Give the history of using crater, which packages have proved most useful? Do the same core packages prove useful over time, or does the most significant subset change wildly? What does the cumulative distribution plot (#packages until time of appropriate feedback) look like?
How worthwhile is the additional breadth from crates.io + GitHub vs. just crates.io? Is it worthwhile to also include GitLab, and what are the tradeoffs (eg, additional compute costs, additional false positives).
For that matter, how useful would it be to add Linux+ARM to the current Crater tests? Or Microsoft Windows? If breadth is that important, then why skip out on the full set of Rust code you have available?
> As a result "a few dozen" won't cut it.
I did follow up with "If not, would ~100 packages be enough? What about ~1,000?" :)
If there's no equivalent of a dose-response curve / ROC curve / price-performance curve, and the answer is "must try everything" then how do I know the extra effort is useful, rather than FOMO-driven anxiety?
> Try all the C++ on github
Assuming there was a single way to build all C++ code - how much do you think it would cost to compile all the C++ code on GitHub? And why do you think it the additional cost would be worthwhile to C++ standards development?
> but I expect that most effort would remain focused on a single implementation,
Oh, given my experience with Python implementations, I agree!

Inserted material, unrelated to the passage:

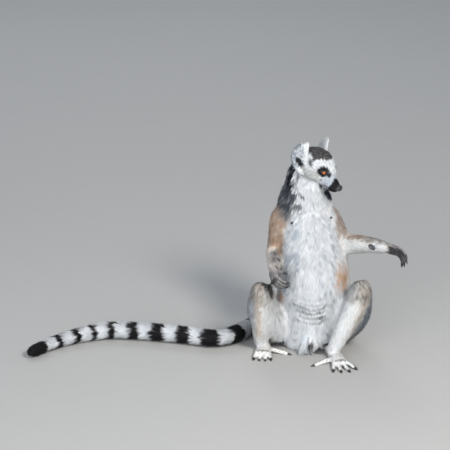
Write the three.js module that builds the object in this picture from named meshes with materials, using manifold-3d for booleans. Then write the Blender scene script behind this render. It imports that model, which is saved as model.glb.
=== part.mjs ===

But my point is processes change when you have multiple competing commercial vendors, which C++ has. So looking at how Rust does things doesn't mean it's also appropriate for C++.
> I don't think spurious hypotheticals are a good use of anybody's time.
Okay, something more practical. C++11 broke backwards compatibility by changing how 'auto' works. "auto int i;" used to be valid, now it's an error. This is a huge boon for usability. It's a trivial syntactic change to fix old code, and long experience shows the old "auto" storage class was rarely used.
How would the systematic compilation of all C++ code on GitHub (assuming that were possible) affect that decision more than the ad hoc methods they did use to make that decision?
Will there really never be something in Rust were a simple breaking change of a rarely used feature can result in an easier-to-use language?
If there can, then you may have a schism, either temporary (gcc vs egcs fork) or more permanent (Perl5/Perl6/Raku). Which will be "Rust"?
The answer is legally quite clear. The Rust Foundation has the trademark to "Rust" (serial number 87796977). My version can't break backwards compatibility, even as a fork, so would have to call it, perhaps, "Verdigris". (As I recall, someone started to develop a "Python 2.8" with more backports from Python 3; the PSF got after them for using the Python trademark that way.)
C++ doesn't have trademark protection, so the legal concept of what is/is not C++ are also different than Rust.